William Halliday, 1918
Indian Agent, Alert Bay

"....there is absolutely no danger of any great potlatches taking place again."
William Halliday, 1922
Indian agent, Alert Bay

"History has transplanted us. But we haven't forgotten where we came from."
Nella Nelson, 1986

"The reasons for giving potlatches are the same as they were in the past--naming children, mourning the dead, transferring rights and privileges, and less frequently, marriages or the raising of memorial totem poles......

Gloria Cranmer Webster, 1991

It was not until the 1980s that the First Nation's rituals were finally restored and the forced indoctrination of the children was banned.  

"This sculpture in yellow cedar represents the Haida Legend of the raven discovering men in a clamshell, on a beach at Rose Spit, Queen Charlotte Islands, British Columbia."

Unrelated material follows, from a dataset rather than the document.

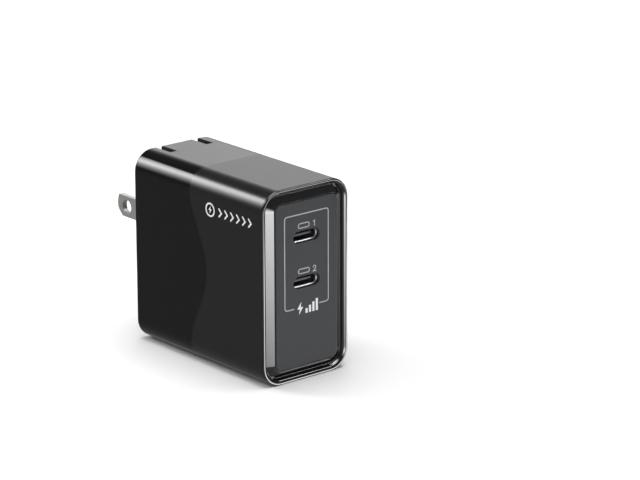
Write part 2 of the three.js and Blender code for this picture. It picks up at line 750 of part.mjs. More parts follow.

A picture of Bill Reid's sculpture is now on the back of every Canadian $20 bill.


  1. Toni,
    I have greatly enjoyed your travels through the Northwest. You really make me want to see it for myself. And in these pictures from the museum you've outdone yourself. Beautiful photos! Thanks for posting these.
    We talked about you at the Red Garter on the 4th of July. Were your ears burning?

    1. They were indeed. I thought it was some of that cheap wine. Thanks for the comment, Lynda. Hi, to everyone there.....Toni

  2. Isn't this a great museum! You got some wonderful shots. I think I should go back and look at my photos, too. Did you take any pix of the outside of the museum and the village house there with the totem poles in front of it?